## DATASET RECORDS
---+---
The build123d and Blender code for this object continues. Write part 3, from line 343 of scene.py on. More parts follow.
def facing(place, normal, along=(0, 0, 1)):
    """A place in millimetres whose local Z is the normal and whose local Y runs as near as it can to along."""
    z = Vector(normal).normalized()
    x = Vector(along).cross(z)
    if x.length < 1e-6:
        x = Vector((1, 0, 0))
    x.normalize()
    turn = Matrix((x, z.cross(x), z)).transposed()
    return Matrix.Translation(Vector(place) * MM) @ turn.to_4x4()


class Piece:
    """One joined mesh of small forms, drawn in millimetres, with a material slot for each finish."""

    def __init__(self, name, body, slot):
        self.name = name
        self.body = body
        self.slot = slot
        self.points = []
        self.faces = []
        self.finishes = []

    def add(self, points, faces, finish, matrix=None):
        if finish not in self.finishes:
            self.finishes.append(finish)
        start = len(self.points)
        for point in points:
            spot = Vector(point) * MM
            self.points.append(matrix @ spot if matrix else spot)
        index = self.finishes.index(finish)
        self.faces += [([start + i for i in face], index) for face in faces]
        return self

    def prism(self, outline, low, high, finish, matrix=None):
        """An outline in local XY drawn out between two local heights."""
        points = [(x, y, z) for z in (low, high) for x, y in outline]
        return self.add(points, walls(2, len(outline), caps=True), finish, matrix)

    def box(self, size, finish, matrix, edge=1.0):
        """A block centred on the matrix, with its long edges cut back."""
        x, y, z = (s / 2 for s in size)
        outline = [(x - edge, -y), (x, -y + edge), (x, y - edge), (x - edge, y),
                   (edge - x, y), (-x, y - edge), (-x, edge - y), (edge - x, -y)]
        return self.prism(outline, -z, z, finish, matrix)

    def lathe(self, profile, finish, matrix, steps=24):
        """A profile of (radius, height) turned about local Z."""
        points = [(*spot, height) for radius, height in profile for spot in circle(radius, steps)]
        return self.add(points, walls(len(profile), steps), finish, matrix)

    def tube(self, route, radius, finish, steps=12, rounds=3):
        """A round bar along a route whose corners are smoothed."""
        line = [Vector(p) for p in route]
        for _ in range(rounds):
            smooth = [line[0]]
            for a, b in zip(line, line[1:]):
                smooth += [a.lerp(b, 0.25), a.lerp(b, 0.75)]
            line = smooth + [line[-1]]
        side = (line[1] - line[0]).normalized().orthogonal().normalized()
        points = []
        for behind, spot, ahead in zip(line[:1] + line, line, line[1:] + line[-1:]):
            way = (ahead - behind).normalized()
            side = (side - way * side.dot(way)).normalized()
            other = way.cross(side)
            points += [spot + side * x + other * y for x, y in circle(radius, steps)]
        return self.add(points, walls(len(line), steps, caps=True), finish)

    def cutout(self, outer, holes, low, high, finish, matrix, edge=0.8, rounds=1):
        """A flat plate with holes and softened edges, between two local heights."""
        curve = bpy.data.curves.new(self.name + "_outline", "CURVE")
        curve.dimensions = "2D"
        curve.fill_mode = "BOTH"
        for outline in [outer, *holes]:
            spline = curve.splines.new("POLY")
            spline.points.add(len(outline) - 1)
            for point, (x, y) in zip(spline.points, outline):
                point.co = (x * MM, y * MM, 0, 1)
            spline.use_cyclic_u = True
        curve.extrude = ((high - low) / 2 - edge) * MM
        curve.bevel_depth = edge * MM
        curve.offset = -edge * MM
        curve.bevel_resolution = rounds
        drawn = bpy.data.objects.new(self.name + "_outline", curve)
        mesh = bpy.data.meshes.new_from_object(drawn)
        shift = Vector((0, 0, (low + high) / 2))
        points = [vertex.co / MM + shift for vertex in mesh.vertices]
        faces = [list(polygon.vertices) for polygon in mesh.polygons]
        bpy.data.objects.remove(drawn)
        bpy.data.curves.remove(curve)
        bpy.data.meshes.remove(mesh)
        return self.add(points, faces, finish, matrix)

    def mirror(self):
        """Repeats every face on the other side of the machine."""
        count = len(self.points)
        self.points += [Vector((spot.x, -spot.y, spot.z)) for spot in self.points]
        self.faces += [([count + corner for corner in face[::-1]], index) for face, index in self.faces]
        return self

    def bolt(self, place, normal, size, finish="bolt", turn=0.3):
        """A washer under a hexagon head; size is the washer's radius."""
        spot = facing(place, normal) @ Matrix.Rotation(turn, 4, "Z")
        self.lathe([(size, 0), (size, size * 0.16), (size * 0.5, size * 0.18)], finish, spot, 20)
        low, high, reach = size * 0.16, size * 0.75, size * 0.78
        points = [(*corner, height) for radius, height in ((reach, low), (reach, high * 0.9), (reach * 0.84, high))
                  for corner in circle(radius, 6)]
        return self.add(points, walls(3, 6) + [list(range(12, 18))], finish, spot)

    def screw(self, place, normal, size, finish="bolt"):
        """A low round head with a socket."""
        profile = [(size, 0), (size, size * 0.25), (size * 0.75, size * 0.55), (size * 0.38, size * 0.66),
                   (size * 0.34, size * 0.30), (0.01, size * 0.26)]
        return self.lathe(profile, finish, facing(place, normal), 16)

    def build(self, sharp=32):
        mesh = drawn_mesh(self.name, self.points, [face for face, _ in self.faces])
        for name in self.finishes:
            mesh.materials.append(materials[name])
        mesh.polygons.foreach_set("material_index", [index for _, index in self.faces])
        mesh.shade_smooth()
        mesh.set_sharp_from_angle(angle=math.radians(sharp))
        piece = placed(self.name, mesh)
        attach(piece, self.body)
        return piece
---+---
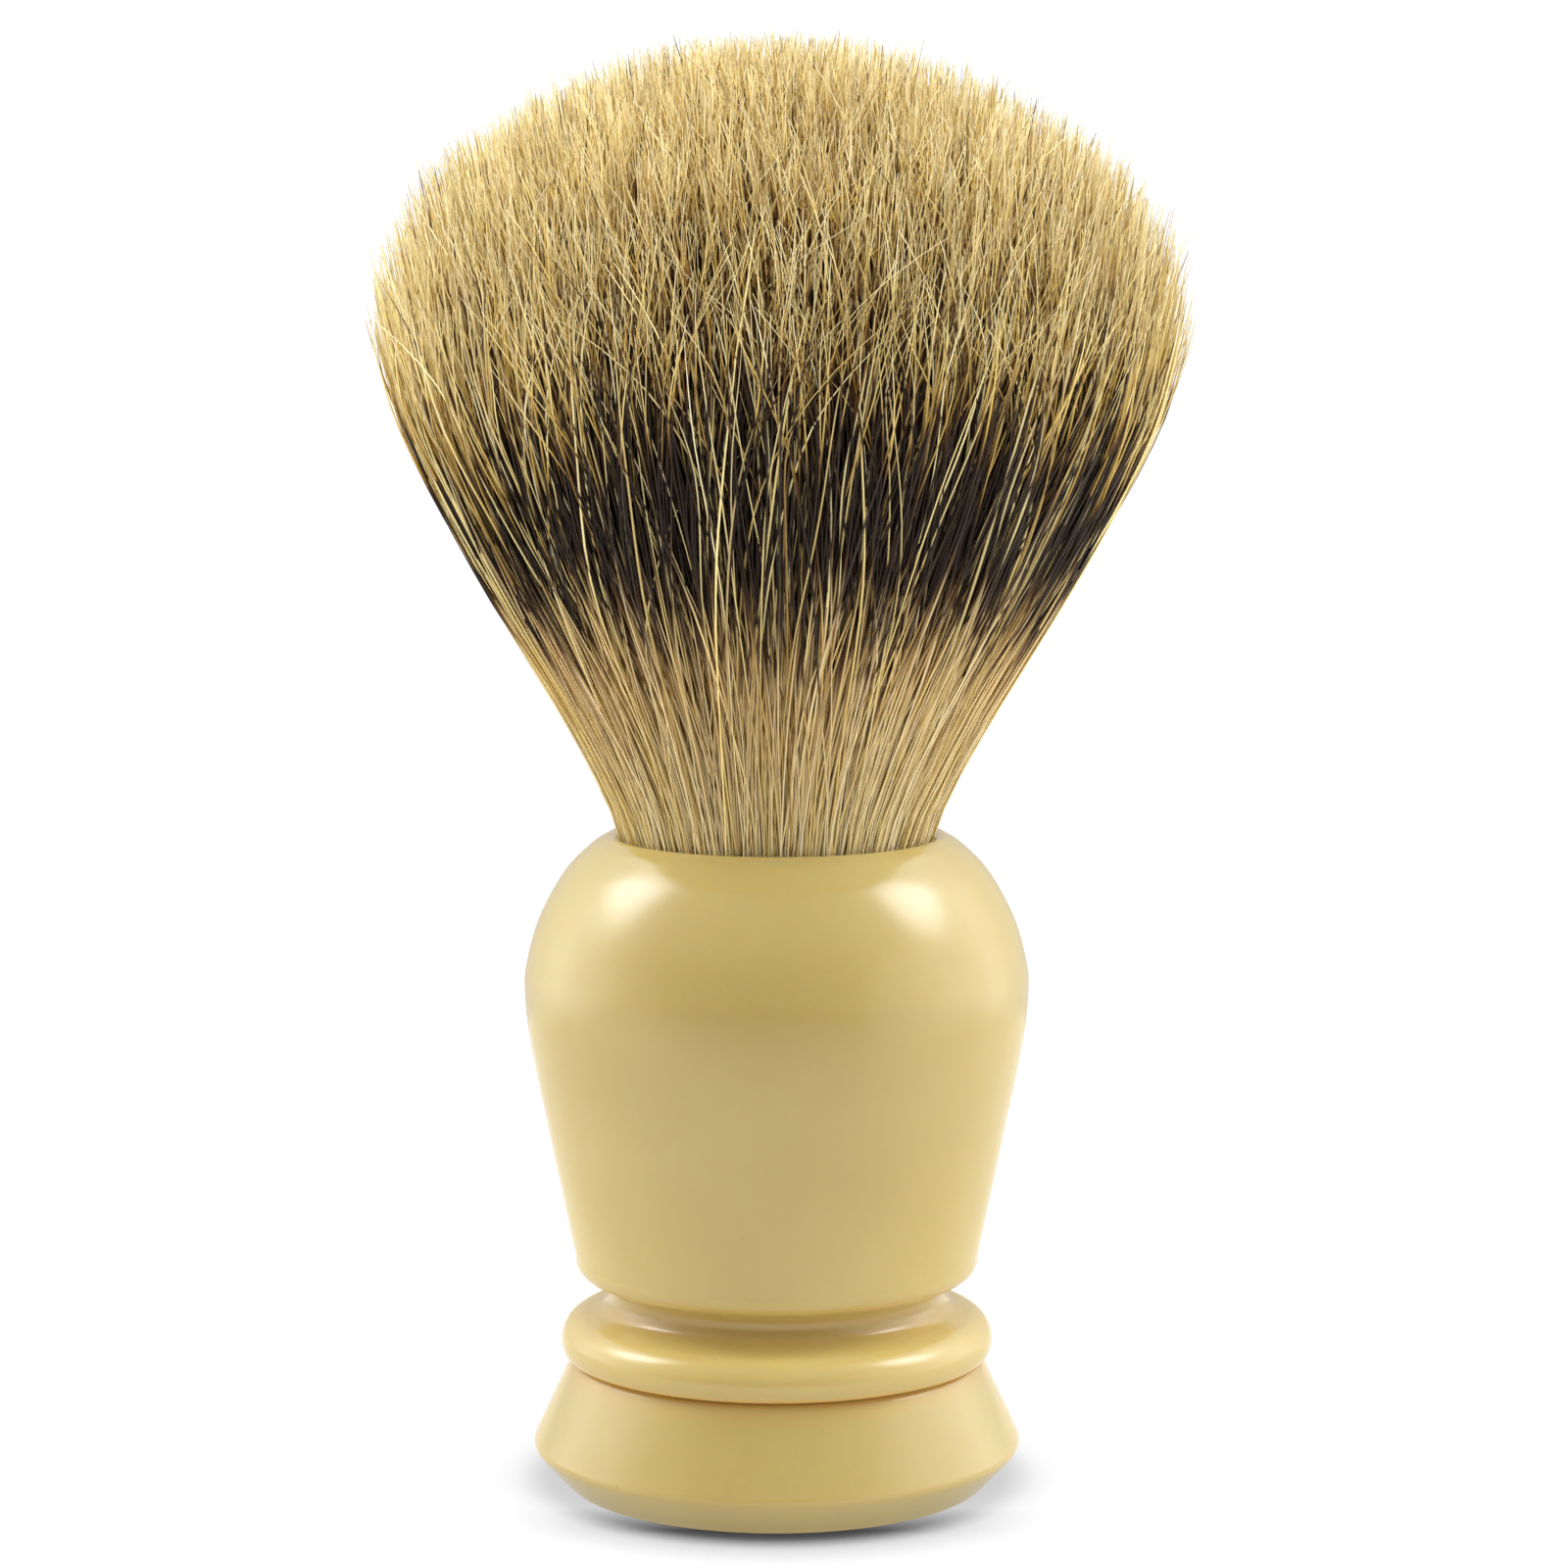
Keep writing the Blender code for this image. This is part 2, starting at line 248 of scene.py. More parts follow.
---+---
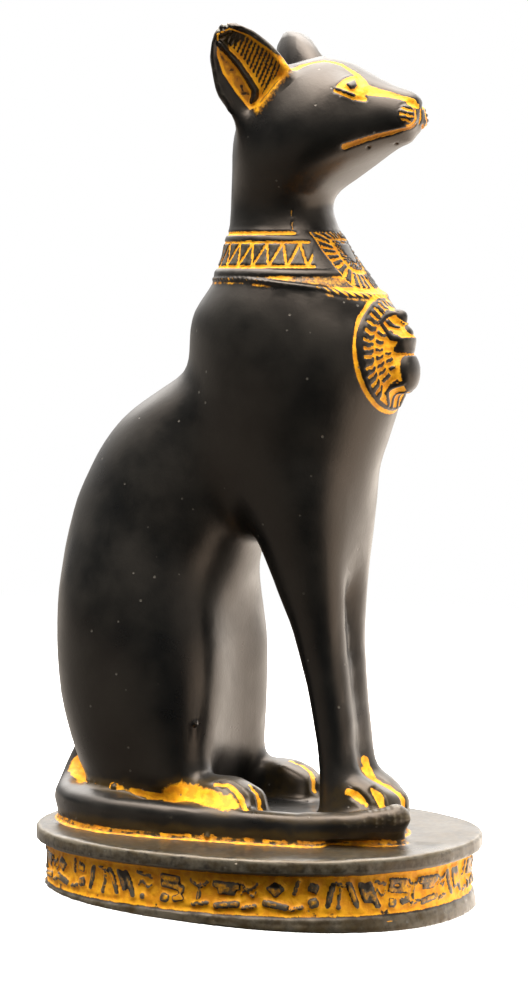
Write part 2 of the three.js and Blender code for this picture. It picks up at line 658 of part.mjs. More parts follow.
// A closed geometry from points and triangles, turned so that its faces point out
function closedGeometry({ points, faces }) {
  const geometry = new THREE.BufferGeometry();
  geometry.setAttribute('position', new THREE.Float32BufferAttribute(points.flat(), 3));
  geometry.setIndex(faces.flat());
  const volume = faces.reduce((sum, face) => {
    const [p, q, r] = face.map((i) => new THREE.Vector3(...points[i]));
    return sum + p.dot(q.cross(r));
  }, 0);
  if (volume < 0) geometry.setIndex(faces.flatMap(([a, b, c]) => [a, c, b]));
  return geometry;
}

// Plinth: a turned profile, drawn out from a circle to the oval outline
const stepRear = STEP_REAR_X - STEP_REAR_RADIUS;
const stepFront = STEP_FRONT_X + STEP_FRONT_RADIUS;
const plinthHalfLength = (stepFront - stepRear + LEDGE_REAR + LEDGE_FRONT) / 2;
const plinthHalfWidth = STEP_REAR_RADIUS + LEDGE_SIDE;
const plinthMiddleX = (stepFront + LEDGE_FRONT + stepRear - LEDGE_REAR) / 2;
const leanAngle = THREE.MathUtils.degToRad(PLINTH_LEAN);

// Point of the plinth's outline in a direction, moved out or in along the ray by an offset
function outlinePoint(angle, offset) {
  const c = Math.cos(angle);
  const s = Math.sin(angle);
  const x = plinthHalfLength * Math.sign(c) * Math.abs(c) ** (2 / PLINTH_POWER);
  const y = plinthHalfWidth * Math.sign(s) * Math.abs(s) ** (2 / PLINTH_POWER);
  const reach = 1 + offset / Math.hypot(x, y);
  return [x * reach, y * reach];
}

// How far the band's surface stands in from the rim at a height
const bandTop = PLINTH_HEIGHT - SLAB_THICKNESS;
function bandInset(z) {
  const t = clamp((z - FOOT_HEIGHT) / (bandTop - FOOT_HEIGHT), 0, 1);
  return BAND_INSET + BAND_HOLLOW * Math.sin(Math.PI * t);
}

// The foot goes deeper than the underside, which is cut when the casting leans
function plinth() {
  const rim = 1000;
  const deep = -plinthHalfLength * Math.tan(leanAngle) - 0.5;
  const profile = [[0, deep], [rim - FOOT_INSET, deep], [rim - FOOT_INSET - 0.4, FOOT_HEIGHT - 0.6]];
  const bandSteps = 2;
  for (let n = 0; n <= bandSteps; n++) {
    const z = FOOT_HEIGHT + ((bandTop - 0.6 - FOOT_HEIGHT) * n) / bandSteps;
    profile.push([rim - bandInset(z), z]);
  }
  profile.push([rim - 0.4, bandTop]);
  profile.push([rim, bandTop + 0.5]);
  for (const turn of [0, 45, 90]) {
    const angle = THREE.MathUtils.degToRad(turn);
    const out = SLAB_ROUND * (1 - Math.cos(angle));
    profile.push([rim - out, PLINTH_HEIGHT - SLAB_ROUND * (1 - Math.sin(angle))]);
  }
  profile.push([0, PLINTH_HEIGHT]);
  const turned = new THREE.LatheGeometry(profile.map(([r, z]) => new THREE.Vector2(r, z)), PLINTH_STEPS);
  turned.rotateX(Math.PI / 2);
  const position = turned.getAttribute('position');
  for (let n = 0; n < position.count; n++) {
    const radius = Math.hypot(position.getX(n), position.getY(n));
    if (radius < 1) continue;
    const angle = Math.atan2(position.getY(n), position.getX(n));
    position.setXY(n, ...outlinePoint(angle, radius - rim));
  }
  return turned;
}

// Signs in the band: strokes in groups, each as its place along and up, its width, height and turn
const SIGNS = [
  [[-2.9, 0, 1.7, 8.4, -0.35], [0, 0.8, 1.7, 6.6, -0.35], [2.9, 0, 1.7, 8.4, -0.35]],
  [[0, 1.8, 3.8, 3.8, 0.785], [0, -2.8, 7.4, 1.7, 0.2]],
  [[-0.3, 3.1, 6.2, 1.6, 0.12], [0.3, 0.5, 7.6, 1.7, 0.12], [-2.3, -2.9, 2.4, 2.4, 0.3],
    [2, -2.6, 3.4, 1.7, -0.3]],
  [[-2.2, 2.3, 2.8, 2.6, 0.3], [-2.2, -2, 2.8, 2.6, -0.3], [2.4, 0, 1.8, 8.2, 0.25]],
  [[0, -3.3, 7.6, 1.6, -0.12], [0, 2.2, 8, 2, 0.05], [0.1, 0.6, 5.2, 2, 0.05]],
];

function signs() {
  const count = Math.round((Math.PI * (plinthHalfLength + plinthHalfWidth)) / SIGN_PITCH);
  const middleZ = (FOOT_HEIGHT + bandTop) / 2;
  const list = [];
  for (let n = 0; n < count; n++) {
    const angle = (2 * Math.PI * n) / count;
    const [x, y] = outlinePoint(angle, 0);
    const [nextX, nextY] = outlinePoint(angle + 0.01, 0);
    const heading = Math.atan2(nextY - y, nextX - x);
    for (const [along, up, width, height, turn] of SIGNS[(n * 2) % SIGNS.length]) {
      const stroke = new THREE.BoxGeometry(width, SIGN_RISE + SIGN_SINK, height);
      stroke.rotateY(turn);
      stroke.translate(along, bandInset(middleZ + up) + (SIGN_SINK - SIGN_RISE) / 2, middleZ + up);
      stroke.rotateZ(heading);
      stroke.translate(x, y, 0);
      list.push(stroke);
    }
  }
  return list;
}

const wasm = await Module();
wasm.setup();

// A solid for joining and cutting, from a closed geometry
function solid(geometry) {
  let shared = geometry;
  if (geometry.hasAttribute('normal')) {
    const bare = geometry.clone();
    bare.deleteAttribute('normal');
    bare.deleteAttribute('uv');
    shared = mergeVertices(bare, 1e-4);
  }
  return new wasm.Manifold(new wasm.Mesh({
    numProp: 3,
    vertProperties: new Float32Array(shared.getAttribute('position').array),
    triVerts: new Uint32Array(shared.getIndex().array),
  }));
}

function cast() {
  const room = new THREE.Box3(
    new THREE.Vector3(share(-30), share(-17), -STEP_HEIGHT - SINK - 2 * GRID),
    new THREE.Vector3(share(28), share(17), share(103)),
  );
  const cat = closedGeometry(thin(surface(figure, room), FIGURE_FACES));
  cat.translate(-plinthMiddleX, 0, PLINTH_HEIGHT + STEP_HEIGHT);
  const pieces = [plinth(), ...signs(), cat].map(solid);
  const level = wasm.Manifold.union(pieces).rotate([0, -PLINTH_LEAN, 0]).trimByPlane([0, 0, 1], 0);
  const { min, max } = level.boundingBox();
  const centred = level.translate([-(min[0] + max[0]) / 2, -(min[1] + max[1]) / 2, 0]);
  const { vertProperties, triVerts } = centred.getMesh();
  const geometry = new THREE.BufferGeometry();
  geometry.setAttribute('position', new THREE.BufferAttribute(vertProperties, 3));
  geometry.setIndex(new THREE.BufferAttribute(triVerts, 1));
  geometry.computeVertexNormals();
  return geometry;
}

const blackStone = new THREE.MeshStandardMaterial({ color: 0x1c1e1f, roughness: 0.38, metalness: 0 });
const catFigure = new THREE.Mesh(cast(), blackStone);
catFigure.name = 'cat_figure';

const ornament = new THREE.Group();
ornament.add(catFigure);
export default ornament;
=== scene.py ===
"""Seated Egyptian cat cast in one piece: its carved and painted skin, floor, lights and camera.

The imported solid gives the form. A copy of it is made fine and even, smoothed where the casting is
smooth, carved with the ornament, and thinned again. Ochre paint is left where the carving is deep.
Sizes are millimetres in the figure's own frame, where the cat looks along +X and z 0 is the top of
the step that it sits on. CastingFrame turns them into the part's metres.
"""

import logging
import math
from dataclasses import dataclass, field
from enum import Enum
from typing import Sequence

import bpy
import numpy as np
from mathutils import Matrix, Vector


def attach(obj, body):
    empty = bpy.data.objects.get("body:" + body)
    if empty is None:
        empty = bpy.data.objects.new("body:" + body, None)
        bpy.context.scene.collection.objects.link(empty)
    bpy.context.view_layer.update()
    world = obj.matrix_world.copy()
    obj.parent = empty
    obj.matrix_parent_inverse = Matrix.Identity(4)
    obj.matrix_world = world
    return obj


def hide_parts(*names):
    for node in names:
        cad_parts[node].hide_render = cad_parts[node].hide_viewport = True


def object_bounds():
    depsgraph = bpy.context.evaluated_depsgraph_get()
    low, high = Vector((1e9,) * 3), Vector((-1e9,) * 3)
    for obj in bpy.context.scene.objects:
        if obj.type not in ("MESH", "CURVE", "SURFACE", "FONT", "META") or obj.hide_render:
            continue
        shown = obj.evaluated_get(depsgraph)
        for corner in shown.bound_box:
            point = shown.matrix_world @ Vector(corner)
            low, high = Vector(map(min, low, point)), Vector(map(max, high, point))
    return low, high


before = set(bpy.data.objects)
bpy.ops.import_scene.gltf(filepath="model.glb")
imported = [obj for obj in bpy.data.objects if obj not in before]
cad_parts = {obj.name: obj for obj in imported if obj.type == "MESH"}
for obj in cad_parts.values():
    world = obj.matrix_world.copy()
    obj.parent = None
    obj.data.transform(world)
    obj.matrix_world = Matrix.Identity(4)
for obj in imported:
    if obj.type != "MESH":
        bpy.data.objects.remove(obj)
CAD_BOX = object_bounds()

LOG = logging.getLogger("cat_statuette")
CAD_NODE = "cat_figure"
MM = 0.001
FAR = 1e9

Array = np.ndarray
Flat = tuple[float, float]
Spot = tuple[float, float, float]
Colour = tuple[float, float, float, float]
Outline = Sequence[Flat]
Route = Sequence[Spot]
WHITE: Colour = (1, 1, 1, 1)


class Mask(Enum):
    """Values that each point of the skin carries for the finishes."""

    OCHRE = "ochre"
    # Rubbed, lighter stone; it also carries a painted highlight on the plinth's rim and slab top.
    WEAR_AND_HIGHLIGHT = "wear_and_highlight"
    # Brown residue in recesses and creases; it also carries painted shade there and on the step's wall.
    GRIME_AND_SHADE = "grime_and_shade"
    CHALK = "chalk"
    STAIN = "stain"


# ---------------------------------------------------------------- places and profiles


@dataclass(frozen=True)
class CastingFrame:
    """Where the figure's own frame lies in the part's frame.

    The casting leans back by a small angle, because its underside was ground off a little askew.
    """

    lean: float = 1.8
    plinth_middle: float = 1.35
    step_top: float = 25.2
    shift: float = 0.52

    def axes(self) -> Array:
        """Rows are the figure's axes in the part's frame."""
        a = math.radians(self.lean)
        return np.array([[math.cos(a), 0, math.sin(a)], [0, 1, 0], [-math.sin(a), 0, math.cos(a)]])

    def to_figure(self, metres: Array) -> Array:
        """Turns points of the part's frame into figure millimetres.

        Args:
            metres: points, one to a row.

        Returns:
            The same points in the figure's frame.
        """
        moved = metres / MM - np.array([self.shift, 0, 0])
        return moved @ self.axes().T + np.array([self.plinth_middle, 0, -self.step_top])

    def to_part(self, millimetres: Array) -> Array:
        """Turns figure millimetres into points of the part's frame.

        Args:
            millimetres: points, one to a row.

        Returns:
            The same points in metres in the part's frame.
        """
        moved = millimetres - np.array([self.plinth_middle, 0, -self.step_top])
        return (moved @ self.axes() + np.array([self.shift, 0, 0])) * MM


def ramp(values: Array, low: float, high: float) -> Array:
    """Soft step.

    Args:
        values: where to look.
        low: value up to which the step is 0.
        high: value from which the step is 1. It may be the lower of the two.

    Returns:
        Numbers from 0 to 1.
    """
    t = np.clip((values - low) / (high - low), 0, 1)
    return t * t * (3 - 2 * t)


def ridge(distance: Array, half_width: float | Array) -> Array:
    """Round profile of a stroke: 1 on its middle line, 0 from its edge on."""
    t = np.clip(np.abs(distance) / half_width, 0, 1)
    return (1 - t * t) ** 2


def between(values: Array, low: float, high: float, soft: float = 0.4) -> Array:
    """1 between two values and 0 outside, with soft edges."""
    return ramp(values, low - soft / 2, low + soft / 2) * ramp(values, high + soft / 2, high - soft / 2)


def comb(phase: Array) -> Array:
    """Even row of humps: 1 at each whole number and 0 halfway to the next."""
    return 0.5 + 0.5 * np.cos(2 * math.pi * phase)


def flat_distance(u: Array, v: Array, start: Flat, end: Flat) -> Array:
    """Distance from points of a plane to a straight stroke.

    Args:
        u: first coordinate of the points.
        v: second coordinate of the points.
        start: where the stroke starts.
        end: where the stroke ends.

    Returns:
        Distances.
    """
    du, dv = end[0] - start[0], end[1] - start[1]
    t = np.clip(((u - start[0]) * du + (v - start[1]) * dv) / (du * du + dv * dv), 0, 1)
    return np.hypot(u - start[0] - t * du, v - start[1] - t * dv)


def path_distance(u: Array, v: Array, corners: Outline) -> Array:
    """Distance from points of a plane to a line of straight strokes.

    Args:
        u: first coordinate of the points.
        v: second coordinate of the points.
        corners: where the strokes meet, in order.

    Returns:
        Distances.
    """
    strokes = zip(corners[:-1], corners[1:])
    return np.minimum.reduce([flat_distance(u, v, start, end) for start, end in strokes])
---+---
## GOAL
Retype exactly, and only, the lines from the one containing "const blackStone = new" through the one containing "if empty is", both included.

## COMPLETE ANSWER
const blackStone = new THREE.MeshStandardMaterial({ color: 0x1c1e1f, roughness: 0.38, metalness: 0 });
const catFigure = new THREE.Mesh(cast(), blackStone);
catFigure.name = 'cat_figure';

const ornament = new THREE.Group();
ornament.add(catFigure);
export default ornament;
=== scene.py ===
"""Seated Egyptian cat cast in one piece: its carved and painted skin, floor, lights and camera.

The imported solid gives the form. A copy of it is made fine and even, smoothed where the casting is
smooth, carved with the ornament, and thinned again. Ochre paint is left where the carving is deep.
Sizes are millimetres in the figure's own frame, where the cat looks along +X and z 0 is the top of
the step that it sits on. CastingFrame turns them into the part's metres.
"""

import logging
import math
from dataclasses import dataclass, field
from enum import Enum
from typing import Sequence

import bpy
import numpy as np
from mathutils import Matrix, Vector


def attach(obj, body):
    empty = bpy.data.objects.get("body:" + body)
    if empty is None:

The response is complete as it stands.